Two years hard labour in 1895 was a sentence designed to “break a man in body and spirit”.
The Governor of Reading Gaol told Robbie Ross that Oscar Wilde would be” dead within two years of his release”, on the grounds that those sentenced to this punishment, if not used to physical work, invariably died within that time.
In the event Oscar managed a few months longer…
In the final weeks of his term he was allowed more freedom. He struck up conversational relationships with the warders, many of whom were keen to pick his brain. One asked if he understood numbers. “No”, replied Oscar, “but I do know that two and two make five”. “Never”, replied the warder, “they add up to four”. “You see”, came the response, “I don’t even know that”.

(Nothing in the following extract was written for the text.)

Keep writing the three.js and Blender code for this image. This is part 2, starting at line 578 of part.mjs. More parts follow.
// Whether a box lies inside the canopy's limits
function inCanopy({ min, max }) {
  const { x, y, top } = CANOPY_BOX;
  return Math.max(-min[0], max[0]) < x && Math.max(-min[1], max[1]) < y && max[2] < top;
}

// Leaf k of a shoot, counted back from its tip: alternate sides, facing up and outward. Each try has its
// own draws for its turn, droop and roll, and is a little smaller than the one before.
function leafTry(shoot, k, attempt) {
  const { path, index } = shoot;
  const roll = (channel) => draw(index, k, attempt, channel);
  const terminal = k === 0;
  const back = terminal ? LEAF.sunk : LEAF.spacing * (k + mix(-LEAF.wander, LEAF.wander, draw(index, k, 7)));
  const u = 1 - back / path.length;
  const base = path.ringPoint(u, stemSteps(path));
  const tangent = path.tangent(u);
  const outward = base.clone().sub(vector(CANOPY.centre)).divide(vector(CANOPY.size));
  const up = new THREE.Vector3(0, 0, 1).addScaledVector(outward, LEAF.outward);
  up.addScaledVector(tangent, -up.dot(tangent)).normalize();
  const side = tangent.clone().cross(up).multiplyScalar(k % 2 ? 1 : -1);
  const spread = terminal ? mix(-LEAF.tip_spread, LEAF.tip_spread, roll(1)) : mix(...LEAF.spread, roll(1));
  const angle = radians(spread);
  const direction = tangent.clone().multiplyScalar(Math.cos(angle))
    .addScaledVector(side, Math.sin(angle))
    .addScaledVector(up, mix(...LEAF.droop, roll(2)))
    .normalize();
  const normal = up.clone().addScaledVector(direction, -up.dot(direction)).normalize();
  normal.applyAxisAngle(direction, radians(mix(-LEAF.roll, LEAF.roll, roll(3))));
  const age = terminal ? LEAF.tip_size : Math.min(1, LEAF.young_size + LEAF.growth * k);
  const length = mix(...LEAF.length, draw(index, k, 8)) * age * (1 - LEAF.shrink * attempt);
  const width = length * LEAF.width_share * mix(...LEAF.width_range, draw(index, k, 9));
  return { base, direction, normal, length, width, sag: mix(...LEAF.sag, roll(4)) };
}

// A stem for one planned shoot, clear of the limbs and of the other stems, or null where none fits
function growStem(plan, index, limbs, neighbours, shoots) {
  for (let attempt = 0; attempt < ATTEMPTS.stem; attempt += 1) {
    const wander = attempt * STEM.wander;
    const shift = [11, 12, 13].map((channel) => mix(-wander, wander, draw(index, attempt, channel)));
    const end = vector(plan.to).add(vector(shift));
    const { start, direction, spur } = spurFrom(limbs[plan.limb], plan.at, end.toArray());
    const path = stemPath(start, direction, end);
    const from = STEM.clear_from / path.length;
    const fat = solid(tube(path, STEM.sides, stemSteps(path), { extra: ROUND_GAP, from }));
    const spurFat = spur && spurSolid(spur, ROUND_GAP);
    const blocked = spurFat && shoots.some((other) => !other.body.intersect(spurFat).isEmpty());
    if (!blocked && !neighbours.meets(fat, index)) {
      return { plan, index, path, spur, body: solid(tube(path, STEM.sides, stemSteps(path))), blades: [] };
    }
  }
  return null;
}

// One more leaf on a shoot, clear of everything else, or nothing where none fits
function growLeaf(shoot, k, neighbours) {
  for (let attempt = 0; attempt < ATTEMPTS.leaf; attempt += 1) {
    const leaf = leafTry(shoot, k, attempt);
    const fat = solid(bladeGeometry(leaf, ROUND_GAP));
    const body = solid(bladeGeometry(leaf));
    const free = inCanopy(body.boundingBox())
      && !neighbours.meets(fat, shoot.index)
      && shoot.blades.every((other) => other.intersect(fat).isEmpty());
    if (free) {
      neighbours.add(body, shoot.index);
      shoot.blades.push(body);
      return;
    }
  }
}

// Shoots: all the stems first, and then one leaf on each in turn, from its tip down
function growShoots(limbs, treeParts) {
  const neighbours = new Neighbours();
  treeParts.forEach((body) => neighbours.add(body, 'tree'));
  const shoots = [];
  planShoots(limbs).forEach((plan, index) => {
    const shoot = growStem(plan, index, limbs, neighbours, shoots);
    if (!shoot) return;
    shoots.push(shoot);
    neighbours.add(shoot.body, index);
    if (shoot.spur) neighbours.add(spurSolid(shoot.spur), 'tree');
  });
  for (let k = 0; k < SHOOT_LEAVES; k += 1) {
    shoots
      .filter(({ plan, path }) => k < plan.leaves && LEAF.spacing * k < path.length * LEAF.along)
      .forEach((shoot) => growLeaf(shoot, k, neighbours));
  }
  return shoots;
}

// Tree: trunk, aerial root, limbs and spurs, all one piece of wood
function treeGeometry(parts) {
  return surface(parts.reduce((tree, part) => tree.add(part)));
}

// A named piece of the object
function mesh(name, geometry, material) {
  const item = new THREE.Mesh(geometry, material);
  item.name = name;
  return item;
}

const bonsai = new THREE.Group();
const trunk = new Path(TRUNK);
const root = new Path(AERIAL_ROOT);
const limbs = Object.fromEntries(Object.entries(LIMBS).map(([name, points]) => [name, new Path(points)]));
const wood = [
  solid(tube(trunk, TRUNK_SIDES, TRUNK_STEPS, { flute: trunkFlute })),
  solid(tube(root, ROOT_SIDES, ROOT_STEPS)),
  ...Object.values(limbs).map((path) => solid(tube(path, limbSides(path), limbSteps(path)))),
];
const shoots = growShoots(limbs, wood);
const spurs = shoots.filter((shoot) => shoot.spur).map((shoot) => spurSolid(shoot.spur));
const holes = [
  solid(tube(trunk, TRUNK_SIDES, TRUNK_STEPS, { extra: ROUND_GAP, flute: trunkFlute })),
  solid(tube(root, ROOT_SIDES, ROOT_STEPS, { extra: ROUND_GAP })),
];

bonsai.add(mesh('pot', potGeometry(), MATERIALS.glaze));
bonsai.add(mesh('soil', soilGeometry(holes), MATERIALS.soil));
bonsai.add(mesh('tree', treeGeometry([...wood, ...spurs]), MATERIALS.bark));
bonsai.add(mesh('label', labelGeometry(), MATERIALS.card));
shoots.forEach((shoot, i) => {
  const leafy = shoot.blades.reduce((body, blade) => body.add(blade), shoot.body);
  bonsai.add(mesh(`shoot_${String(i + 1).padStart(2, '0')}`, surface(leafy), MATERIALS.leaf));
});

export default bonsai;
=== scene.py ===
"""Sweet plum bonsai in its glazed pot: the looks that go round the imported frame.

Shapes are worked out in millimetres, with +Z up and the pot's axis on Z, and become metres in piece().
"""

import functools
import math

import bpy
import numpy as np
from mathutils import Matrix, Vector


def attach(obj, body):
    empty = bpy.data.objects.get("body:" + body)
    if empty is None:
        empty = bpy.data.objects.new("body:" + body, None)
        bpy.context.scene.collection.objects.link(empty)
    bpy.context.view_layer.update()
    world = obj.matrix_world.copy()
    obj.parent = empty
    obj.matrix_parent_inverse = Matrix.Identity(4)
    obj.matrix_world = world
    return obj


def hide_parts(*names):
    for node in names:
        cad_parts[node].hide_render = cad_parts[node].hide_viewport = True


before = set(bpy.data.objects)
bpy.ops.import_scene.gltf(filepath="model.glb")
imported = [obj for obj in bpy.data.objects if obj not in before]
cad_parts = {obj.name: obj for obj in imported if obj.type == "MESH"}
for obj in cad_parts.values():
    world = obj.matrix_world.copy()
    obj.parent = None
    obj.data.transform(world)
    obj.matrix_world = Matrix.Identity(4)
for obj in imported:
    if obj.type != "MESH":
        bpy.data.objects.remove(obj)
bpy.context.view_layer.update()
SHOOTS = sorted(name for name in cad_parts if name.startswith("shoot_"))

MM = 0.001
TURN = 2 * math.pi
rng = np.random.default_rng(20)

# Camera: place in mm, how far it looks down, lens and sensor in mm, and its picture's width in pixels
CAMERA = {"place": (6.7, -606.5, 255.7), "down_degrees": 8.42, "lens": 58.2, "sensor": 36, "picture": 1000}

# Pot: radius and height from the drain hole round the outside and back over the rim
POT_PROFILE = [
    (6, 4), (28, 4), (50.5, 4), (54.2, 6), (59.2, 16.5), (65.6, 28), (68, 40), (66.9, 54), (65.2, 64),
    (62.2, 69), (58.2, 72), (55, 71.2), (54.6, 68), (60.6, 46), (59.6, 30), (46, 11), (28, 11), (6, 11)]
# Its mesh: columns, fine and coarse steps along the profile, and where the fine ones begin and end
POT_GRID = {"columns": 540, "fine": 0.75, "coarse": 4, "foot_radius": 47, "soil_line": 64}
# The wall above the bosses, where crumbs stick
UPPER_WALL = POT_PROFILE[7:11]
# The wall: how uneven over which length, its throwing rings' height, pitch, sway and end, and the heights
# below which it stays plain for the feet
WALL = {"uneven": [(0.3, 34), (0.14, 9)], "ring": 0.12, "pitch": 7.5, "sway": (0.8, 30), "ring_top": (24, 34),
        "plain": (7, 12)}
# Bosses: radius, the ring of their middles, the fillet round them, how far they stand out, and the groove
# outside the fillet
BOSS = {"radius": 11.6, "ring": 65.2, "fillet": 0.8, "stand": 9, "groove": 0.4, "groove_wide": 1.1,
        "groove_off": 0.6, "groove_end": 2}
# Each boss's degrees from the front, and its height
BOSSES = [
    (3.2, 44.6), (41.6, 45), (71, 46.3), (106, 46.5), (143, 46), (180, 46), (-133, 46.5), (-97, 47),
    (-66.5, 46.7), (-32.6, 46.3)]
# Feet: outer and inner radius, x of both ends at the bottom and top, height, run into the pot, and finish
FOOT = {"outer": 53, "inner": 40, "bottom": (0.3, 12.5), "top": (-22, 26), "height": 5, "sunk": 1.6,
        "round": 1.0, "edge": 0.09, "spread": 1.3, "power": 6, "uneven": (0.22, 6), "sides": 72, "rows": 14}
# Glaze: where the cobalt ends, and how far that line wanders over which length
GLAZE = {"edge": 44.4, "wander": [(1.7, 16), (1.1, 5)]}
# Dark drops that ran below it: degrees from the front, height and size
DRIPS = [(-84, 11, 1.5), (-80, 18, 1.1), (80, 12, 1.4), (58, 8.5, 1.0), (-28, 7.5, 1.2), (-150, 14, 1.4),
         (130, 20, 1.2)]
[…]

Oscar died in November, 1900, aged 45, in L’Hotel d’Alsace in Paris, fifty yards south of the Seine. The hotel was and still is situated in Rue des Beaux Arts. The road is a series of tiny art galleries roughly the size of a front room. The manager, Dupoirier, allowed then then penniless (and still spendthrift) Oscar to rack up all manner of bills. Robbie, who was there with Reggie Turner to see him die , wrote later that he couldn’t speak more highly of the proprietor, who never mentioned the £190 owing (£21,000 in today's money) until several days after the death, and even then had to be asked.
L’Hotel d’Alsace did not exploit the fact that one of the great artists of the 19th century had lived and died there. Now, in its quiet way, things are different. L’Hotel, as it is now called, is a boutique five star with 16 rooms and a Michelin starred restaurant. There is a plaque of Oscar outside and small reminders elsewhere. On the whole the profile is low. Taxi drivers from the Gard du Nord tend not to know the hotel.

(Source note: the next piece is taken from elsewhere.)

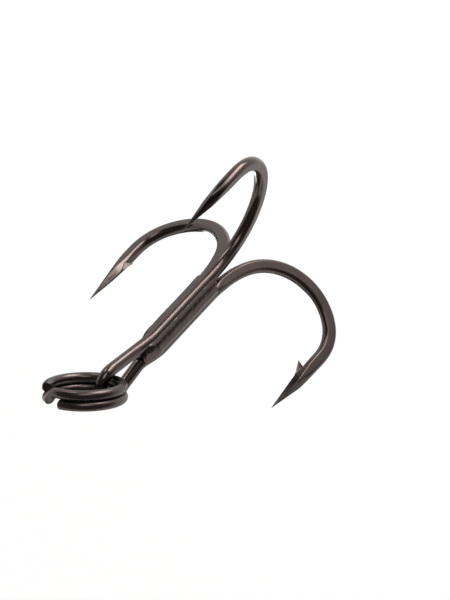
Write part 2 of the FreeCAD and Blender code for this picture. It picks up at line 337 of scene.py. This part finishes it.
def eyeLeg(azimuth, side, half):
    drop = eye["neckDrop"]
    foot = math.atan2(-drop, half) + math.acos(eye["radius"] / math.hypot(half, drop))
    out = azimuthVector(azimuth) * wire["offset"] + shankShift
    start = out + upward * wire["straightTop"]
    shoulder = out - upward * eye["shoulderDrop"]
    neck = side * half - upward * drop
    touch = side * eye["radius"] * math.cos(foot) + upward * eye["radius"] * math.sin(foot)
    line = [start]
    line += cornerArc(start, shoulder, neck, eye["shoulderRadius"])
    line += cornerArc(shoulder, neck, touch, eye["neckRadius"])
    return line + [touch], foot


def eyeLine(firstAzimuth, secondAzimuth):
    far, farFoot = eyeLeg(firstAzimuth, -eyeSide, eye["farNeck"])
    near, nearFoot = eyeLeg(secondAzimuth, eyeSide, eye["nearNeck"])
    turns = np.linspace(math.pi - farFoot, nearFoot, eye["crownPoints"])[1:-1]
    crown = [eye["radius"] * (math.cos(a) * eyeSide + math.sin(a) * upward) for a in turns]
    line = resample(np.array(far + crown + near[::-1]), eye["step"])
    return soften(line, eye["step"], eye["ease"])


def carriedFrames(points, start, stop):
    # carries the section's inner side along the line, then spreads the twist that is left over
    along = unit(np.gradient(points, axis=0))
    inner = [unit(start - along[0] * (start @ along[0]))]
    for i in range(1, len(points)):
        v = inner[-1] - along[i] * (inner[-1] @ along[i])
        inner.append(unit(v))
    inner = np.array(inner)
    across = np.cross(along, inner)
    left = math.atan2(stop @ across[-1], stop @ inner[-1])
    turn = np.linspace(0, left, len(points))[:, None]
    turned = np.cos(turn) * inner + np.sin(turn) * across
    return turned, np.cross(along, turned)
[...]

I like to walk out of the lobby and stand for a moment. To the left is a school with wrought iron gates. It is precisely what Oscar would have seen on his way to one of his many cheap meals (“nothing is so fattening as a dinner at five francs”). It is only necessary to look up a single storey and, again, see precisely what Oscar would have seen nearly 120 years ago. He was nervous about leaving the hotel. English tourists he met invariably spat at him. Left and right takes you to the Seine within 90 seconds. Turn right at the river and you are at Notre Dame in five minutes.
Oscar’s grave is in Pere Lachaise, a huge cemetery with many distinguished guests, Oscar’s being the most visited. Now Epstein’s massive sculpture is protected by plastic screens. On my first visit the grave and the stone were covered with red-lipped kisses, phone numbers and dirty jokes. It’s a pity that the otherwise excellent Paris municipality didn’t realise that this would have been exactly what Oscar would have wanted. They didn’t need to clean it up.

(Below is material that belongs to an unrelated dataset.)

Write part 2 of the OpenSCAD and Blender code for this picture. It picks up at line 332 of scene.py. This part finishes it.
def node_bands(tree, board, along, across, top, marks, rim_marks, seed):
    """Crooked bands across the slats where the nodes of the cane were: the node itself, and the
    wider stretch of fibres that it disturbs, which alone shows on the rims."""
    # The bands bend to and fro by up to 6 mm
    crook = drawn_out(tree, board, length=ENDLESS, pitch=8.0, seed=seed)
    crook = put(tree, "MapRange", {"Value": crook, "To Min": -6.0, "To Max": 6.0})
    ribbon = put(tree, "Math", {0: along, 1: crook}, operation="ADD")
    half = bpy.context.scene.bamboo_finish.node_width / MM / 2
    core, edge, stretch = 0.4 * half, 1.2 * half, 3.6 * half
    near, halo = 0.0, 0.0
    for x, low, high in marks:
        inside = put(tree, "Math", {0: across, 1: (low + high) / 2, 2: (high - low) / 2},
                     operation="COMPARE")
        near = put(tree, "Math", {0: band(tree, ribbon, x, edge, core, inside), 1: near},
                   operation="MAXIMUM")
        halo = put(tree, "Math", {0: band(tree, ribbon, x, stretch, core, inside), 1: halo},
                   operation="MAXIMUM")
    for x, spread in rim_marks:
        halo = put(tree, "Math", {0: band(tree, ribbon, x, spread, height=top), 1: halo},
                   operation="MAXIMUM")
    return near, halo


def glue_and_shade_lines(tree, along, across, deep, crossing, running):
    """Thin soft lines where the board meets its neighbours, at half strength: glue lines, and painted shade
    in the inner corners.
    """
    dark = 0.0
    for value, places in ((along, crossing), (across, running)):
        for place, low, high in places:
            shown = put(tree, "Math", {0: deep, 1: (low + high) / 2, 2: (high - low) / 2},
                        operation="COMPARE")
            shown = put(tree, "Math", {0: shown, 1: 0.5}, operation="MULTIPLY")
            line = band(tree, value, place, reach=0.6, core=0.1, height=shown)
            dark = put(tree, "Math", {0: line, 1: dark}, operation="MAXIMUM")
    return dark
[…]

It isn’t just people like Dupoirier, Ross and Turner who found themselves in love with this deeply imperfect man. Frank Harris, a card-carrying heterosexual, one of those few who stood by him after his imprisonment, wrote in his infamous but compelling biography: “When to the sessions of sad memory I summon up the spirits of those whom I have met in the world and loved, men famous and of unfulfilled renown, I miss no-one so much as I miss Oscar Wilde. I would rather spend an evening him than with Renan or Carlyle, or Verlaine or Dick Burton or Davidson. I would rather have him back now than anyone I have ever met”.
There is a tiny corner of Paris that is forever Oscar.